Today, however, we have a new, more virulent political correctness that terrorizes both liberals and conservatives, old-line Democrats and Republicans, alike…The extremist adherents of this new political correctness have essentially taken a flamethrower to the public space and annihilated its center…Any incorrect position, any expression of the Constitutional right to a different opinion, or even just a slip of the tongue can lead to public ostracism and the loss of a job.

…Gay marriage is a good example. Liberals wanted gay marriage to win in the Supreme Court, and it did. Leftists wanted more: to silence their opponents even after those opponents completely lost on the issue…I could reel off many other examples. When the New York Times tells the rubes that it's time to hand in their guns, when The Washington Post suggests that Jesus is ashamed of them for not welcoming Syrian refugees the week after a terrorist attack, people react not because they love guns or hate Syrians, but because their natural urge to being told by coastal liberals that they're awful people and that they should just obey and shut up is to issue a certain Anglo-Saxon verb and pronoun combination with all the vigor they can muster. And if they can't say it themselves, they'll find someone who will, even if it's a crude jerk from Queens who can't make a point without raising his pinky like a Mafia goon explaining the vig to you after you've had a bad day at the track.

…For the record, I despise Donald Trump and I will vote for almost any Republican (well, okay, not Ben Carson) rather than Trump....But I understand the fear of being silenced that's prompting otherwise decent people to make common cause with racists and modern Know-Nothings, and I blame the American left for creating that fear.

…How long this will go on, then, depends on how long it will take for those people to feel reassured that someone besides Trump will represent their concerns without backing down in the face of catcalls about racism, sexism, LGBTQ-phobia, Islamophobia, or any other number of labels deployed mostly to extinguish their dissent.

This is hardly a new critique. Conservatives have been complaining about "being silenced" forever.
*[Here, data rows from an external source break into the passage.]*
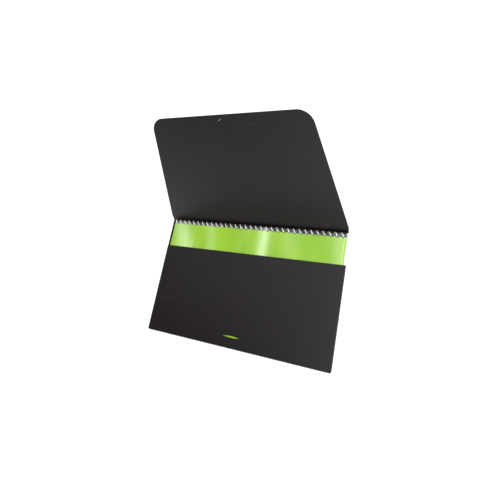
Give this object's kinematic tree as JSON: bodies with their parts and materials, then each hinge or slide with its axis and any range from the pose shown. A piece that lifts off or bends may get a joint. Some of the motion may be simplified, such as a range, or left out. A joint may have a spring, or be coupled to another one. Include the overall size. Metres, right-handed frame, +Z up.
{
  "type": "pocket notebook",
  "caption": "Coil-bound notebook with glossy green covers in a black plastic folder with a front pocket, folding flap and round tuck-in tongue",
  "frame": {"origin": "middle of the back panel's underside, the face that lies on the table", "axes": "+X runs along the spine to the right, +Y from the pocket's bottom fold to the spine, +Z up out of the back panel"},
  "size_m": [0.2188, 0.208, 0.1079],
  "materials": {
    "folder_sheet": "satin",
    "cover_sheet": "gloss",
    "leaf_paper": "matte",
    "coil_wire": "satin"
  },
  "bodies": {
    "folder": {"back_panel": "folder_sheet", "pocket_bottom_fold": "folder_sheet", "pocket_left_wall": "folder_sheet", "pocket_right_wall": "folder_sheet", "pocket_front": "folder_sheet"},
    "strip": {"spine_strip": "folder_sheet"},
    "flap": {"flap": "folder_sheet"},
    "tongue": {"closure_tongue": "folder_sheet"},
    "notebook": {"front_cover": "cover_sheet", "back_cover": "cover_sheet", "coil_binding": "coil_wire", "leaf_01": "leaf_paper", "leaf_02": "leaf_paper", "leaf_03": "leaf_paper", "leaf_04": "leaf_paper", "leaf_05": "leaf_paper", "leaf_06": "leaf_paper", "leaf_07": "leaf_paper", "leaf_08": "leaf_paper", "leaf_09": "leaf_paper", "leaf_10": "leaf_paper", "leaf_11": "leaf_paper", "leaf_12": "leaf_paper", "leaf_13": "leaf_paper", "leaf_14": "leaf_paper"}
  },
  "joints": [
    {"name": "spine_crease", "type": "hinge", "parent": "folder", "child": "strip", "pos_m": [0, 0.06902, 0.00035], "axis": [1, 0, 0], "range_deg": [-57, 33]},
    {"name": "flap_crease", "type": "hinge", "parent": "strip", "child": "flap", "pos_m": [0, 0.07256, 0.0058], "axis": [1, 0, 0], "range_deg": [0, 90]},
    {"name": "tongue_bend", "type": "hinge", "parent": "flap", "child": "tongue", "pos_m": [0, 0.13031, 0.09473], "axis": [1, 0, 0], "range_deg": [-40, 5]},
    {"name": "notebook_slide", "type": "slide", "parent": "folder", "child": "notebook", "axis": [0, 1, 0], "range_m": [-0.002, 0.0003]}
  ]
}
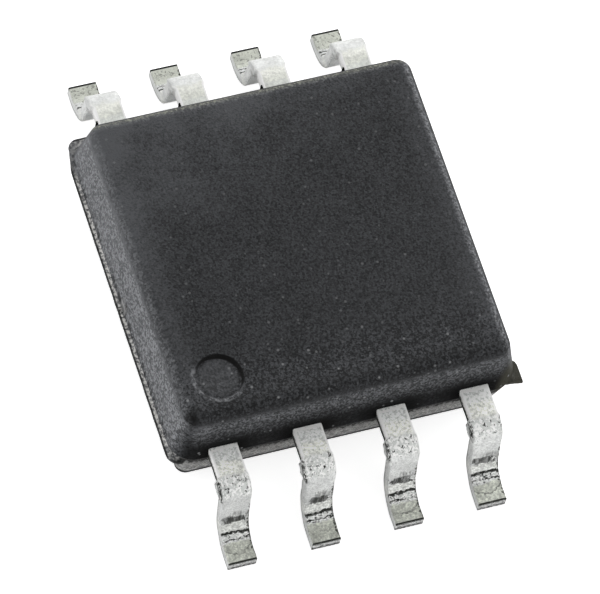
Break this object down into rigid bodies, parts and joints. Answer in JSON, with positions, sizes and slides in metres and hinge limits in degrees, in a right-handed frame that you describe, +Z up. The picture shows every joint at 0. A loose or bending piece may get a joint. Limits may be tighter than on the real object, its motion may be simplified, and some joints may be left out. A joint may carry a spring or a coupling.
{
  "type": "flash memory chip",
  "caption": "Surface-mount flash memory chip: square drafted moulded body with a round pin-1 dimple, and gull-wing leads along two sides.",
  "frame": {"origin": "on the seating plane under the feet, at the middle of the part's overall box", "axes": "+X along the lead rows from the end by leads 1 and 8 to the end by leads 4 and 5; +Y from the front row (leads 1 to 4) to the back row (leads 5 to 8); +Z up out of the circuit board"},
  "size_m": [0.0054, 0.008, 0.0019],
  "materials": {
    "mould_compound": "charcoal black epoxy moulding, fine-grained matte",
    "tin_plate": "matte tin plating over copper alloy, scuffed at the bends",
    "frame_copper": "bare stamped copper alloy strip",
    "die_adhesive": "cured silver-filled adhesive, dull grey",
    "silicon": "sawn silicon with a smooth passivated face",
    "gold_wire": "drawn gold wire"
  },
  "bodies": {
    "root": {"mould_body": "mould_compound", "lead_1": "tin_plate", "lead_2": "tin_plate", "lead_3": "tin_plate", "lead_4": "tin_plate", "lead_5": "tin_plate", "lead_6": "tin_plate", "lead_7": "tin_plate", "lead_8": "tin_plate", "die_paddle": "frame_copper", "die_attach": "die_adhesive", "flash_die": "silicon", "bond_wire_1": "gold_wire", "bond_wire_2": "gold_wire", "bond_wire_3": "gold_wire", "bond_wire_4": "gold_wire", "bond_wire_5": "gold_wire", "bond_wire_6": "gold_wire", "bond_wire_7": "gold_wire", "bond_wire_8": "gold_wire"}
  },
  "joints": []
}
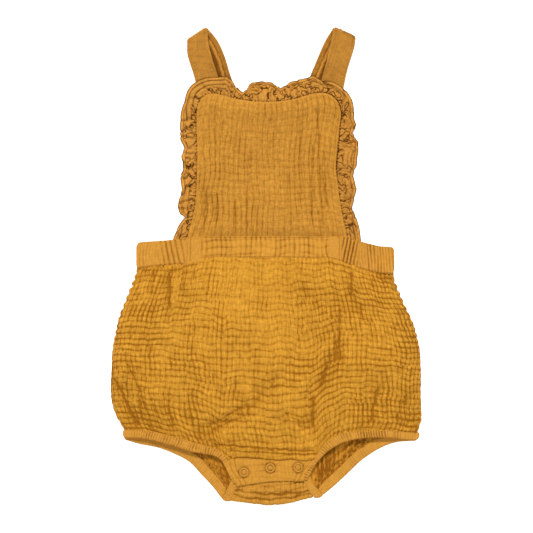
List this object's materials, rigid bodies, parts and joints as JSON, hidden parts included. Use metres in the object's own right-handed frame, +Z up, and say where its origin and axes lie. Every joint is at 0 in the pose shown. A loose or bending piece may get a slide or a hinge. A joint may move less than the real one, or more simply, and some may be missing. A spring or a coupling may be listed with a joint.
{
  "type": "baby romper",
  "caption": "Sleeveless bubble romper laid flat: ruffled bib, crossed straps, elastic waist and leg bindings, snapped crotch.",
  "frame": {"origin": "middle of the garment's outline on the surface that it lies on", "axes": "+X to the picture's right, +Y from the crotch to the straps, +Z up from the surface to the garment's front"},
  "size_m": [0.2967, 0.4547, 0.0162],
  "materials": {
    "gauze": "ochre double gauze cotton, crinkled",
    "gauze_binding": "ochre double gauze gathered on elastic",
    "gauze_smooth": "ochre double gauze pressed flat, stitched",
    "gauze_ruffle": "ochre gauze, gathered, with a rolled hem",
    "painted_snap": "ochre lacquered ring cap, satin"
  },
  "bodies": {
    "root": {"shorts_back": "gauze", "crotch_wrap": "gauze", "shorts_front": "gauze", "leg_binding_left": "gauze_binding", "leg_binding_right": "gauze_binding", "placket_front": "gauze_smooth", "snap_left": "painted_snap", "snap_middle": "painted_snap", "snap_right": "painted_snap", "waistband_elastic": "gauze_binding", "waistband_front": "gauze_smooth", "strap_left": "gauze_smooth", "strap_right": "gauze_smooth", "bib": "gauze", "bib_ruffle": "gauze_ruffle"}
  },
  "joints": []
}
The only difference between Trump and the rest of the GOP field is that Trump's complaints are a little earthier than Rubio's or Bush's.

Still, even if I think Nichols is overstating things, it's not as if he doesn't have a point. Even those of us on the left feel the wrath of the leftier-than-thou brigade from time to time. I don't generally have a hard time avoiding objectionable language myself because (a) I'm liberal, (b) I'm good with words, and (c) I write rather than talk, which gives me time to get my act together. But even at that, sometimes I cross an invisible line and get trounced for it.

But for someone without my advantages, I can easily see how it might feel almost impossible to express an unpopular opinion without tying yourself in knots. And let's be honest: We liberals do tend to yell racism a little more often than we should. And we do tend to suggest that anyone who likes guns or Jesus is a rube. And the whole "privilege" thing sure does get tiresome sometimes. And we do get a little pedantic in our insistence that no conversation about anything is complete unless it specifically acknowledges the special problems of marginalized groups. It can be pretty suffocating at times.

For the most part, I don't mind this stuff—and conservatives do themselves no favors by harping on supposed PC idiocy like the "war on Christmas." But the reason I don't mind it is that I can navigate it reasonably well4 and I mostly agree with the aims of the PC police anyway. People who have trouble with navigation obviously feel a lot more constrained. So while I don't really buy Nichols' argument—conservatives built the monster named Trump, not liberals—I do think he has a germ of a point. Donald Trump is basically telling ordinary people that ordinary language is okay, and since that's the only language they know, it means they feel like they can finally talk again.

1Okay, fine: He's also a professor of national security affairs at the US Naval War College.

2Former Republican, anyway: "I'm a conservative independent and a former Republican. I quit the party in 2012 because of exactly the kind of coarse ignorance that Trump represents. The night Newt Gingrich won the South Carolina primary on the thoughtful platform of colonizing the moon, I was out."3

3 I included that second sentence only because it tickled me.

4 Much of this I've learned from reading stuff by academics, who are the masters of acceptable language. As an example: If you were to call something "black behavior," you'd probably get mauled. The solution? Call it "behavior stereotypically coded as black." This accomplishes so many things at once. However, it's also phraseology that no ordinary person would ever think of. This means they literally have no acceptable way of expressing the original thought, which makes them feel silenced.